Exercise task
Will you quote precisely the lines that run from the top of the material below to the line containing "rib_t = 1; // [0.8:0.1:1.4]", both ends included?
***** Provided material
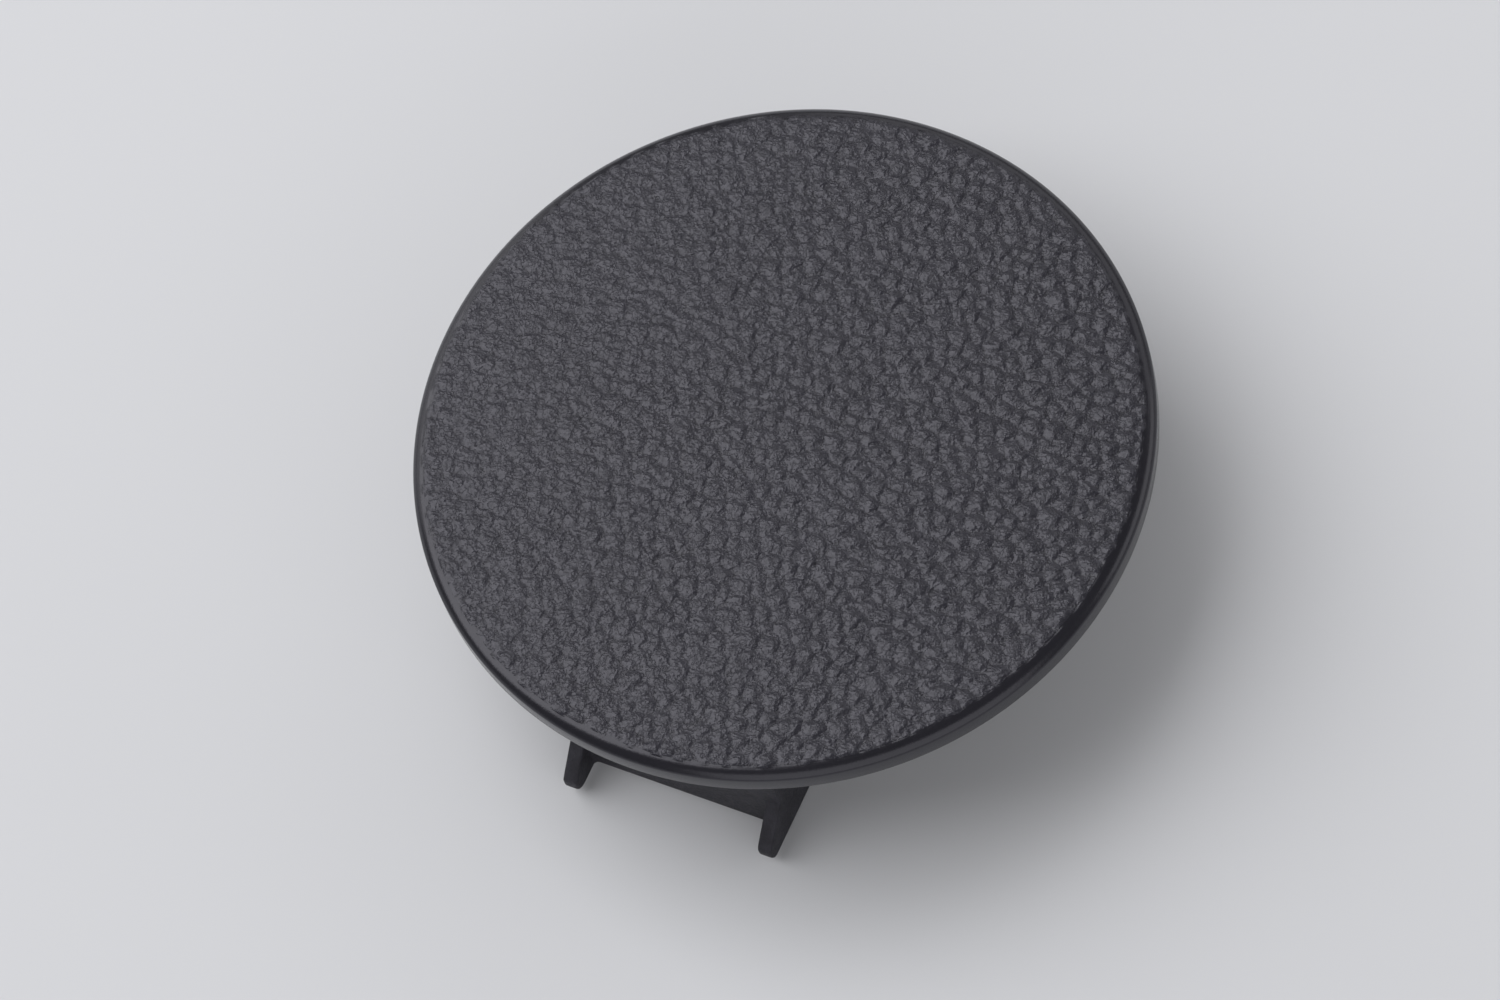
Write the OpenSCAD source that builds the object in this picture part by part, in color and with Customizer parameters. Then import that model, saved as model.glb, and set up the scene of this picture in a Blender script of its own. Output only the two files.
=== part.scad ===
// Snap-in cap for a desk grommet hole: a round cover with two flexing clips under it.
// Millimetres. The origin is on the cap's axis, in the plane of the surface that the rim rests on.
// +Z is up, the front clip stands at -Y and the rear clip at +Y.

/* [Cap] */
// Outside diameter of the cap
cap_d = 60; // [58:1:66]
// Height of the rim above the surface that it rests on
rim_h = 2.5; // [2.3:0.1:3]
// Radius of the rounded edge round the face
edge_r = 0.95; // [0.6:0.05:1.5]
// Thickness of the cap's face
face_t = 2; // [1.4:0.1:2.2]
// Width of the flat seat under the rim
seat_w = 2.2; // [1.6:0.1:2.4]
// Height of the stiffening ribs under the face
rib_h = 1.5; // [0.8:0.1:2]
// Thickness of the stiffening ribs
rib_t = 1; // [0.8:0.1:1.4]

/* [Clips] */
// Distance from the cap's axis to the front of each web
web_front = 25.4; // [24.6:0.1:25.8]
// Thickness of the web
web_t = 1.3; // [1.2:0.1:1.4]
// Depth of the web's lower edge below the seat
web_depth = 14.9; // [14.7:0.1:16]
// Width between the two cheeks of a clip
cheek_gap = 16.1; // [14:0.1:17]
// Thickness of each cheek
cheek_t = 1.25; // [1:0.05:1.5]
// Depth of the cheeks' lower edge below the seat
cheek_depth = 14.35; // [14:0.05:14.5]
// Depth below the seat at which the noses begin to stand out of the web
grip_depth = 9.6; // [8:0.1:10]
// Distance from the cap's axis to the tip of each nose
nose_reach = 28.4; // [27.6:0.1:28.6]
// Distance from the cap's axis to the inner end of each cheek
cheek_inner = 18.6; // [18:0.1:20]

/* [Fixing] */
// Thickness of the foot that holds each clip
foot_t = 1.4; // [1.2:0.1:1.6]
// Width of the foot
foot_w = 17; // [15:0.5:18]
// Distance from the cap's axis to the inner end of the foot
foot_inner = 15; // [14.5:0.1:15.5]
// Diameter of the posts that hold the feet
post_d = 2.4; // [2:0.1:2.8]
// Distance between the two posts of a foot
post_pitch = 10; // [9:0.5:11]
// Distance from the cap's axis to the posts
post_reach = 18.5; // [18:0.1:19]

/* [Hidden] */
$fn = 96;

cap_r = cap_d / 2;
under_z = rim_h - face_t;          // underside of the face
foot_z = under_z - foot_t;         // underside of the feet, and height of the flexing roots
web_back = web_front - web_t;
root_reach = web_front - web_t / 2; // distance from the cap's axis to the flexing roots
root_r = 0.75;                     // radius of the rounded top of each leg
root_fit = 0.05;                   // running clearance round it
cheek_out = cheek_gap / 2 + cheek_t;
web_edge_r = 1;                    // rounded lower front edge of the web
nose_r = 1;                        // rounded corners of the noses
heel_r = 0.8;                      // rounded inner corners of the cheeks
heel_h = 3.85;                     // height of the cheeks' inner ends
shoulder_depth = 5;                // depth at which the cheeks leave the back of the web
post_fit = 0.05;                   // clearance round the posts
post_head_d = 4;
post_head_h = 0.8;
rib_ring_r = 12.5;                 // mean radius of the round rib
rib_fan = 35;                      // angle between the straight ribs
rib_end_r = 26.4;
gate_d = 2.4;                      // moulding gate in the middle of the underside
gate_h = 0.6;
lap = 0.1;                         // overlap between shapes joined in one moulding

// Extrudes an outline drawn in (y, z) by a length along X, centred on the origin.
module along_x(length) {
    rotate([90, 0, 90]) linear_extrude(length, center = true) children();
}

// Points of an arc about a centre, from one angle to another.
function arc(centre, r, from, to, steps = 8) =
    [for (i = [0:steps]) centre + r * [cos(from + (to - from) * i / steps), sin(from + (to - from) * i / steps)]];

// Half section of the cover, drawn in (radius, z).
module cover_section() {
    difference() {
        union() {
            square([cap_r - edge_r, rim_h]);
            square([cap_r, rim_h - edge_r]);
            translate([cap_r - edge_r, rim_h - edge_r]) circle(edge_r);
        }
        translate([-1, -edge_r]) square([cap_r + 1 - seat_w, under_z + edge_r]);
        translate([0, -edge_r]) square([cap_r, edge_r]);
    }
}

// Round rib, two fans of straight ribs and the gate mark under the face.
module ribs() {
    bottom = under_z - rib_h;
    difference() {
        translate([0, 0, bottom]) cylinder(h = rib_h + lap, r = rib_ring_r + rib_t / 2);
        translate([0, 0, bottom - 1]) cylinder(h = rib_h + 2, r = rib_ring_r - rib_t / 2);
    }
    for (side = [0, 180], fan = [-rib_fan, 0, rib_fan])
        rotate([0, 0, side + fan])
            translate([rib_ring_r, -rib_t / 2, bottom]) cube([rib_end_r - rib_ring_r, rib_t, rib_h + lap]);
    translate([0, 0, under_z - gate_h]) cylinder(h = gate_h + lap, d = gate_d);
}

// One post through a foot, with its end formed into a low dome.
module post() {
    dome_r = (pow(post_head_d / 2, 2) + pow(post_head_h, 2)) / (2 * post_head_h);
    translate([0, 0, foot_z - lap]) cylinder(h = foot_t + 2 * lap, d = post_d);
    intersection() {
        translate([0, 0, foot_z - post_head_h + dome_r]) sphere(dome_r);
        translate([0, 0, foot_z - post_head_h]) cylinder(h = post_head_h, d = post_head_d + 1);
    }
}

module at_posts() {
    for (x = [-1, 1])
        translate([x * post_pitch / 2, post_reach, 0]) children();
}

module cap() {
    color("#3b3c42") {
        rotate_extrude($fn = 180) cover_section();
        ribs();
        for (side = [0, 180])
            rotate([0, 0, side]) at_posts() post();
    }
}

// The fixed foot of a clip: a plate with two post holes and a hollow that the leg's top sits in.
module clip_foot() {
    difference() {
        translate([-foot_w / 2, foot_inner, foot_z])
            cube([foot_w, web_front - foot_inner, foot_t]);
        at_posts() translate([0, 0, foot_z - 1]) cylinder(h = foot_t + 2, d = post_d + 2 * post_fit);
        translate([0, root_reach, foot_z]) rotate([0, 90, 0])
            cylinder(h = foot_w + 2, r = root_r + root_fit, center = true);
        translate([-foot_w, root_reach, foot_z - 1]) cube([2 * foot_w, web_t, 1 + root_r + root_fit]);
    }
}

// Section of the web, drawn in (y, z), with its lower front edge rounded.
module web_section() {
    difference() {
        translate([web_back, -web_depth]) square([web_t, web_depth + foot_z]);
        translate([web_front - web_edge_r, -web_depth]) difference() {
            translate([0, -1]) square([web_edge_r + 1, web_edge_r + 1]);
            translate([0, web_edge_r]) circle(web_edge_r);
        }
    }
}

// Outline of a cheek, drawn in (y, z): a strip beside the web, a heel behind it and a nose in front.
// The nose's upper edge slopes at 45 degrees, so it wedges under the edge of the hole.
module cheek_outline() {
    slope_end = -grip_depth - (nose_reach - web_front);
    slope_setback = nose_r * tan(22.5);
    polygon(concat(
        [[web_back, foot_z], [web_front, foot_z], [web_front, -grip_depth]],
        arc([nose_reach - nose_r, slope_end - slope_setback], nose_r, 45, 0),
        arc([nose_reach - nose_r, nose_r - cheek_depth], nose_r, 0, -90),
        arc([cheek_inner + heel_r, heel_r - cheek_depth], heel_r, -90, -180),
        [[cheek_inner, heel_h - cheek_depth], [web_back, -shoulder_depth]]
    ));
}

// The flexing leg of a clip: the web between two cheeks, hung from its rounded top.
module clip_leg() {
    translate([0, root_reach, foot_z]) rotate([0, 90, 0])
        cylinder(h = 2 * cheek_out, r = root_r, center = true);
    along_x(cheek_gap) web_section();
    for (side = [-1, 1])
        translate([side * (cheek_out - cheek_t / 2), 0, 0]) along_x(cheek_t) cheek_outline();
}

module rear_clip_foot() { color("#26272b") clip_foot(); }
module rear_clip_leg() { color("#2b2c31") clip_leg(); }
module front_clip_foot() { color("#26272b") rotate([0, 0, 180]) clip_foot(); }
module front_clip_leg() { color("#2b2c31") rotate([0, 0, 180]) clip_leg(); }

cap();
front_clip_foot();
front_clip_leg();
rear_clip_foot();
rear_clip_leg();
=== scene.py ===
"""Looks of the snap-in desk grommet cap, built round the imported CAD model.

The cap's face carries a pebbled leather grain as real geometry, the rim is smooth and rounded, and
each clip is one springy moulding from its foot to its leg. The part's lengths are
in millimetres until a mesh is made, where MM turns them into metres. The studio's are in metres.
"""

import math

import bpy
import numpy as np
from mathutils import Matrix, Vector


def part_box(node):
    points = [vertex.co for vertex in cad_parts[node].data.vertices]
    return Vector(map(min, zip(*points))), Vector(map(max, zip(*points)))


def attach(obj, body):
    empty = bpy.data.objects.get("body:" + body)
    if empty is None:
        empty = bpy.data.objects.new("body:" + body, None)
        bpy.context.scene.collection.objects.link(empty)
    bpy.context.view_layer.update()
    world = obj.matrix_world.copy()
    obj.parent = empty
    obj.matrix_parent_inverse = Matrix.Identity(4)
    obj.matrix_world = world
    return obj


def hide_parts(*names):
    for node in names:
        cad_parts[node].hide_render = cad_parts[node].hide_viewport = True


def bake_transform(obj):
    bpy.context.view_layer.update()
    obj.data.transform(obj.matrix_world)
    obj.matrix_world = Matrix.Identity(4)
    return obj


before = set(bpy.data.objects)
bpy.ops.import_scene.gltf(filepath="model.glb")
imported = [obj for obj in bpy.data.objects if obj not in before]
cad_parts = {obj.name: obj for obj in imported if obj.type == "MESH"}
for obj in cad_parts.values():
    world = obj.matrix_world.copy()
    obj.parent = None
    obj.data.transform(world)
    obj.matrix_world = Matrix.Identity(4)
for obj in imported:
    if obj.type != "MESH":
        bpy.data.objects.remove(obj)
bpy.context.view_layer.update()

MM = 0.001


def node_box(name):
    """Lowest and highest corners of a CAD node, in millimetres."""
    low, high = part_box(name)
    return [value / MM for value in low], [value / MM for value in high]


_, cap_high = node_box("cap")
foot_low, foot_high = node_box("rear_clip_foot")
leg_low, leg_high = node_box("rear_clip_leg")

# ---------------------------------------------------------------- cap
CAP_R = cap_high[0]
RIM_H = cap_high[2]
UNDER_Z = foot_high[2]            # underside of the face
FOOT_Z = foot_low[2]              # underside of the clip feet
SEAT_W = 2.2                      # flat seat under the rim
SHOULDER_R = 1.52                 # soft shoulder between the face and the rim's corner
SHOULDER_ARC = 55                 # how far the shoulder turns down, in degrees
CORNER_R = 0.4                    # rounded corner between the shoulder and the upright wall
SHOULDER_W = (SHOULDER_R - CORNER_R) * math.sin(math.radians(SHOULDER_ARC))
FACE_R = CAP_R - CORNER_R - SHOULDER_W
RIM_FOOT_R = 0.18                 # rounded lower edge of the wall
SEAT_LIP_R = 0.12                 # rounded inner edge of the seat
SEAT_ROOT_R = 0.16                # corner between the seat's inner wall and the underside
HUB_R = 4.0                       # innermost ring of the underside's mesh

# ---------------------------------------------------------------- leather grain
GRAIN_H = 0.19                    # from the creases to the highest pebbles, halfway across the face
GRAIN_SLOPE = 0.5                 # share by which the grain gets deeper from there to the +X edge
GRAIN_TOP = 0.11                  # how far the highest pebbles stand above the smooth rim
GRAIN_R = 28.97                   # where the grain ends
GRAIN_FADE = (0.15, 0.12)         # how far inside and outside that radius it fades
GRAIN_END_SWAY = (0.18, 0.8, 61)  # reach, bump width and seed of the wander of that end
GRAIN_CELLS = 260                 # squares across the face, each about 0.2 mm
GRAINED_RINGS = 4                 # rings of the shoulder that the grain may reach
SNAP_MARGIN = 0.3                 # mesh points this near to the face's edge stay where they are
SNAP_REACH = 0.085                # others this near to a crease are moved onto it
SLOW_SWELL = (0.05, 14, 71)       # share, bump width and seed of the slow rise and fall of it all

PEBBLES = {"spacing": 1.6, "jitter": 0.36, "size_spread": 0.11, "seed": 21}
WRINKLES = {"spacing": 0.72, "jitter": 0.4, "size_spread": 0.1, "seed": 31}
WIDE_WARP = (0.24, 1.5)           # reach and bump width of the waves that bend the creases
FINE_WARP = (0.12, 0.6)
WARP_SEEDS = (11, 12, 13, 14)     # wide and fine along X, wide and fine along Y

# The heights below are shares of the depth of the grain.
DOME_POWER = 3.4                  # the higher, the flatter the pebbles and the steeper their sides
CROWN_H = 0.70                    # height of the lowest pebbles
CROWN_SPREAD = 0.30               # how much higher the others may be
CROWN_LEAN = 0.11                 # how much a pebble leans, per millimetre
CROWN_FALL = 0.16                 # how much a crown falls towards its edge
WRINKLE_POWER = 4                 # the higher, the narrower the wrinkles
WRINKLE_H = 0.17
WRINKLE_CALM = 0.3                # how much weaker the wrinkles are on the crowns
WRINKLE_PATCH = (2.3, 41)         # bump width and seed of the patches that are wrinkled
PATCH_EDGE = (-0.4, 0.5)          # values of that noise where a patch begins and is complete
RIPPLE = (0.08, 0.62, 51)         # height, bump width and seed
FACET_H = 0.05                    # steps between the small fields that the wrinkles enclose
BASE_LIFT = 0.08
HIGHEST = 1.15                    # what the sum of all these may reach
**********
Expected answer
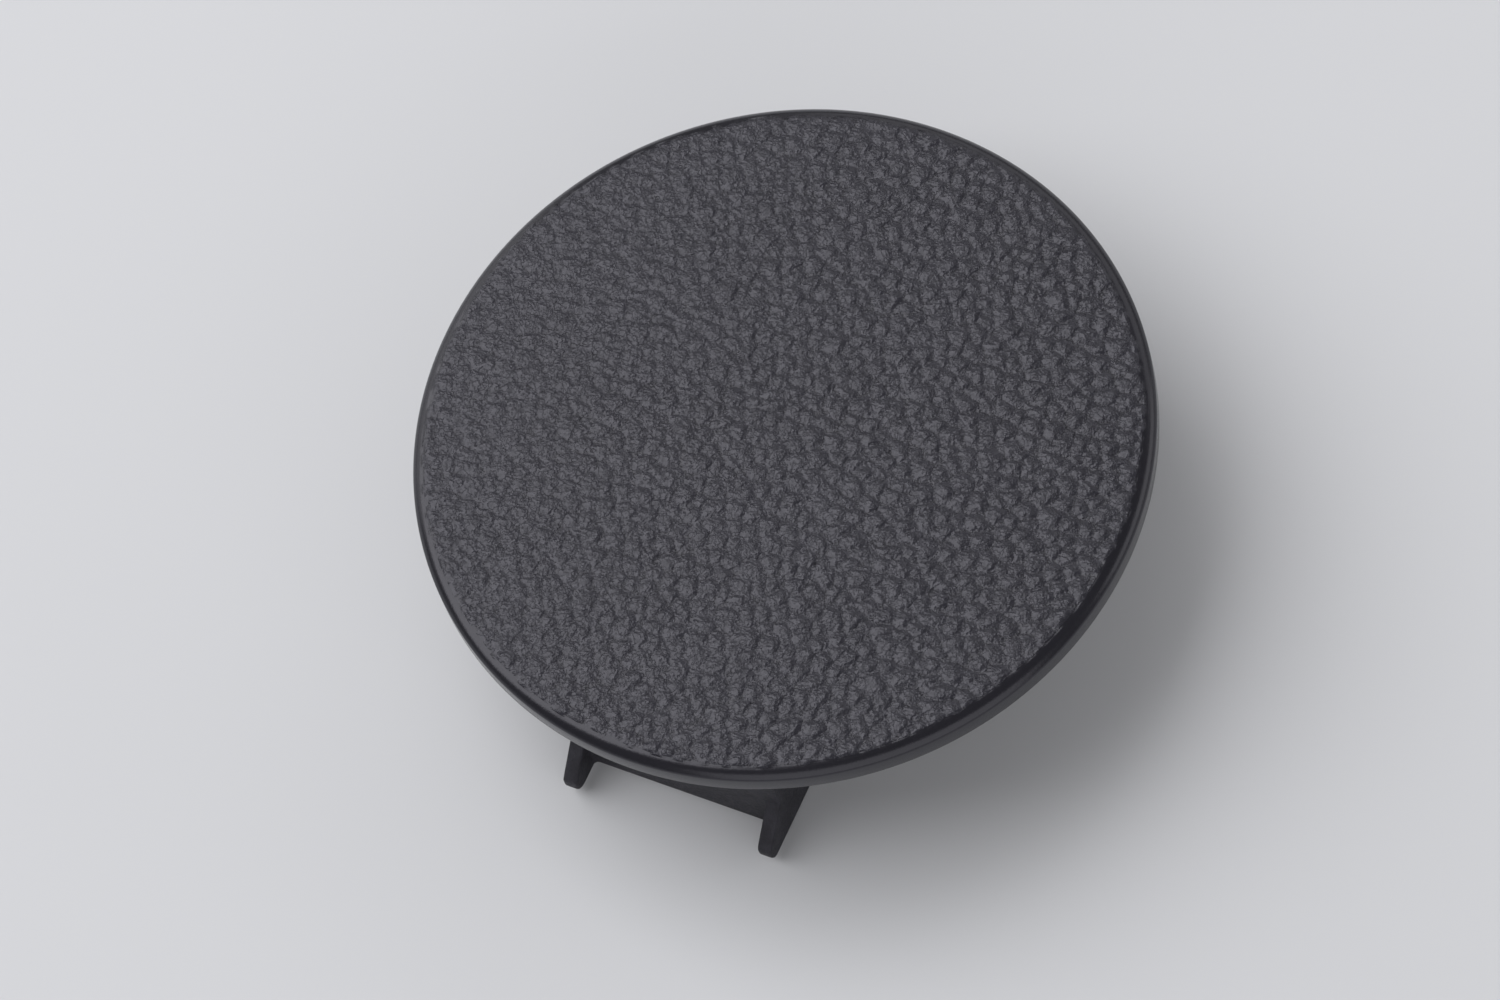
Write the OpenSCAD source that builds the object in this picture part by part, in color and with Customizer parameters. Then import that model, saved as model.glb, and set up the scene of this picture in a Blender script of its own. Output only the two files.
=== part.scad ===
// Snap-in cap for a desk grommet hole: a round cover with two flexing clips under it.
// Millimetres. The origin is on the cap's axis, in the plane of the surface that the rim rests on.
// +Z is up, the front clip stands at -Y and the rear clip at +Y.

/* [Cap] */
// Outside diameter of the cap
cap_d = 60; // [58:1:66]
// Height of the rim above the surface that it rests on
rim_h = 2.5; // [2.3:0.1:3]
// Radius of the rounded edge round the face
edge_r = 0.95; // [0.6:0.05:1.5]
// Thickness of the cap's face
face_t = 2; // [1.4:0.1:2.2]
// Width of the flat seat under the rim
seat_w = 2.2; // [1.6:0.1:2.4]
// Height of the stiffening ribs under the face
rib_h = 1.5; // [0.8:0.1:2]
// Thickness of the stiffening ribs
rib_t = 1; // [0.8:0.1:1.4]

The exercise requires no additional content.